Work to be completed → The lines to reproduce run from the first one through the line containing "subdivisions=4, radius=1, matrix=m)". Reproduce them exactly.

Source data →
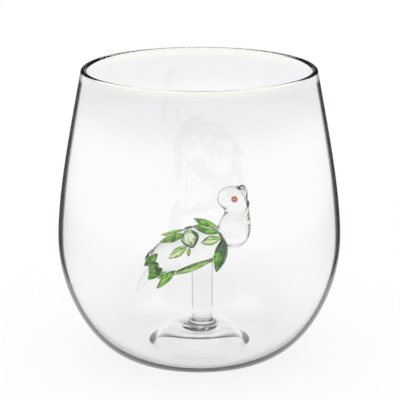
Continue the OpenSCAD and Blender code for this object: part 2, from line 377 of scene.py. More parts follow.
# %% Rough start
def rough_balls():
    bm = bmesh.new()

    def ball(middle, turn, half):
        m = Matrix(turn.tolist()).to_4x4() @ Matrix.Diagonal(Vector(tuple(half) + (1,)))
        m.translation = Vector(middle)
        bmesh.ops.create_icosphere(bm, subdivisions=4, radius=1, matrix=m)

    for middle, turn, half, _ in EGGS.values():
        ball(middle, turn, np.array(half) * MM)
    for point, radius in zip(TAIL_PATH, TAIL_R):
        ball(point, UPRIGHT, (radius,) * 3)
    height = ROD_TOP - floor_z + SINK
    place = Matrix.Translation((ROD_X, 0, floor_z - SINK + height / 2))
    bmesh.ops.create_cone(bm, cap_ends=True, segments=64, radius1=ROD_LOW_R, radius2=ROD_R,
                          depth=height, matrix=place)
    place = Matrix.Translation((ROD_X, 0, floor_z - SINK + (FOOT_H + SINK) / 2))
    bmesh.ops.create_cone(bm, cap_ends=True, segments=64, radius1=FOOT_R, radius2=ROD_LOW_R,
                          depth=FOOT_H + SINK, matrix=place)
    mesh = bpy.data.meshes.new("rough")
    bm.to_mesh(mesh)
    bm.free()
    return mesh


print("the rough start is", round((ROD_TOP - floor_z + SINK) / MM, 1), "mm tall at the rod")

# %% [markdown]
# ### An even, smooth mesh
# A voxel remesh turns the rough start into small, even faces. Newton's method then moves each
# point by its distance, along the slope, until it is on the surface.

# %% Mesh of the clear glass
def slide_on(points, distance, rounds=6, small=2e-5):
    """Moves points on to the surface where the distance is nought."""
    p = points.copy()
    for _ in range(rounds):
        d = distance(p)
        slope = np.stack([(distance(p + small * axis) - distance(p - small * axis)) / (2 * small)
                          for axis in np.eye(3)], 1)
        size = np.maximum((slope**2).sum(1), 0.25)
        p -= (np.clip(d, -0.4 * MM, 0.4 * MM) / size)[:, None] * slope
    return p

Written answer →
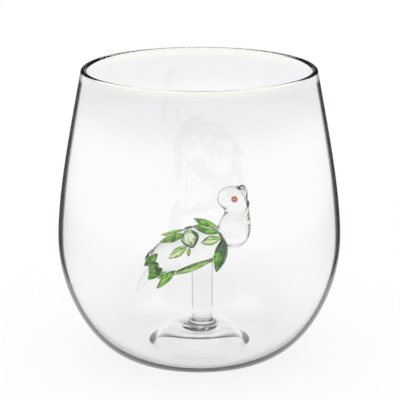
Continue the OpenSCAD and Blender code for this object: part 2, from line 377 of scene.py. More parts follow.
# %% Rough start
def rough_balls():
    bm = bmesh.new()

    def ball(middle, turn, half):
        m = Matrix(turn.tolist()).to_4x4() @ Matrix.Diagonal(Vector(tuple(half) + (1,)))
        m.translation = Vector(middle)
        bmesh.ops.create_icosphere(bm, subdivisions=4, radius=1, matrix=m)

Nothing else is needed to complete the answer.